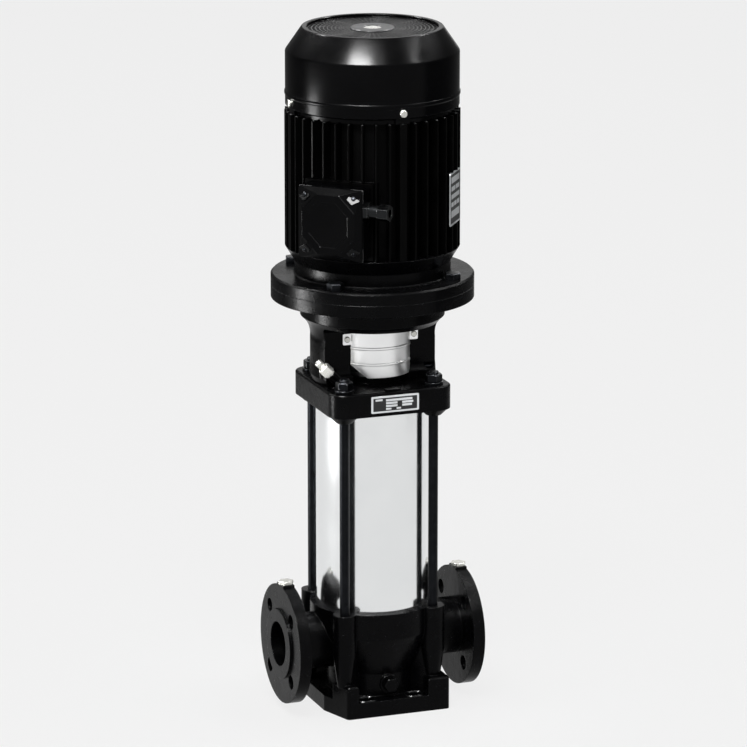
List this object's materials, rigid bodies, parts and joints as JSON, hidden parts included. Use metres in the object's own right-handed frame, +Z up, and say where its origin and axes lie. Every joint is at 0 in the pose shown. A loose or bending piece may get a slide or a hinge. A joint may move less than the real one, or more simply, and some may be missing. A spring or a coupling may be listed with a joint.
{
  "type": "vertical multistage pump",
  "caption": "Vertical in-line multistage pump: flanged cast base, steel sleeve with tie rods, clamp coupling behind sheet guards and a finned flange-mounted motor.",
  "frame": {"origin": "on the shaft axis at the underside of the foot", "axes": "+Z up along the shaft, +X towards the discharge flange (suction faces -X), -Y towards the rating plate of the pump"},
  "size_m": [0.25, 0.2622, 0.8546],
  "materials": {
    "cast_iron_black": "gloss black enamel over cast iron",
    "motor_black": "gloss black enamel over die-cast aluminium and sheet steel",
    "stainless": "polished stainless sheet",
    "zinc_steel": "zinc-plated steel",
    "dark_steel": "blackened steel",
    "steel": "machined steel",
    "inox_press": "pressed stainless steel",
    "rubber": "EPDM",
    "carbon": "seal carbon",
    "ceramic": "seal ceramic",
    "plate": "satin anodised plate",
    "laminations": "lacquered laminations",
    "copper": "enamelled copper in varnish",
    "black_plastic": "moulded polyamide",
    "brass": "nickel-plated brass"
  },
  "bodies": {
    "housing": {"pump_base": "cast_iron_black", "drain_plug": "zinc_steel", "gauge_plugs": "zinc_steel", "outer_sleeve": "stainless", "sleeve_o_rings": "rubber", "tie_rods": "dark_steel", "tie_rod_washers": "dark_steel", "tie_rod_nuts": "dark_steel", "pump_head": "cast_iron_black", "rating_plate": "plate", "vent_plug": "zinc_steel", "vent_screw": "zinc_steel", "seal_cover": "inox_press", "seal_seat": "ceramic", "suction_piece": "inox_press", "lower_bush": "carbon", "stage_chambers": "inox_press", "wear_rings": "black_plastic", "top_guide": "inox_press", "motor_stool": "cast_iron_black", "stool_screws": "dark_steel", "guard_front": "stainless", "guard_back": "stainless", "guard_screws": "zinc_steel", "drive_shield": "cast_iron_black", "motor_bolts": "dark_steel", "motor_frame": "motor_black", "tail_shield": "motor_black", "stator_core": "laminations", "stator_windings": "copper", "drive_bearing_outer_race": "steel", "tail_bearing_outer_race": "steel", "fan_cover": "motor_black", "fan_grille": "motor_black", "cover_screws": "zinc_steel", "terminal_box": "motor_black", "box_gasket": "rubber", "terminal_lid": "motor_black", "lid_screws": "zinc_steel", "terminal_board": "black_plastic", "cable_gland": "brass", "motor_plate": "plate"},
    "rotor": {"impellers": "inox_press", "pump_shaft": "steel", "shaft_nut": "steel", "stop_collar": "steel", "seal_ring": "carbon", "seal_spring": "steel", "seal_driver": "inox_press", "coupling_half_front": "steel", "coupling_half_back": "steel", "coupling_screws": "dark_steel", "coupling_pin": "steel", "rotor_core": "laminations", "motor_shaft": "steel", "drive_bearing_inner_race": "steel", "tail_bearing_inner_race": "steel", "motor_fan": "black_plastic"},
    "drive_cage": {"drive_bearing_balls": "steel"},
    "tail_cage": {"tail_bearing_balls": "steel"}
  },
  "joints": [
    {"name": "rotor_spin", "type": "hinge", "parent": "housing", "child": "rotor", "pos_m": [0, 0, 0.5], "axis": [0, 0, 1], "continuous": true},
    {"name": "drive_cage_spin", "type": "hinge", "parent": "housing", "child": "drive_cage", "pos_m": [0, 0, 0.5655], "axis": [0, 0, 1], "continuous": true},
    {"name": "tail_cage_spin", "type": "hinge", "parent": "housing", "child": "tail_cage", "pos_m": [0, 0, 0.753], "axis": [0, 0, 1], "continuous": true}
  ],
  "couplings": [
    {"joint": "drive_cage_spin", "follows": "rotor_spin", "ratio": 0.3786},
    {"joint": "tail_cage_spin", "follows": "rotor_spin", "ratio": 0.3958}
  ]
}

- **WHAT YOU ARE ASKED TO DO**
Scan the data above and copy every line with "materials" in it.

- **SOLUTION**
List this object's materials, rigid bodies, parts and joints as JSON, hidden parts included. Use metres in the object's own right-handed frame, +Z up, and say where its origin and axes lie. Every joint is at 0 in the pose shown. A loose or bending piece may get a slide or a hinge. A joint may move less than the real one, or more simply, and some may be missing. A spring or a coupling may be listed with a joint.
  "materials": {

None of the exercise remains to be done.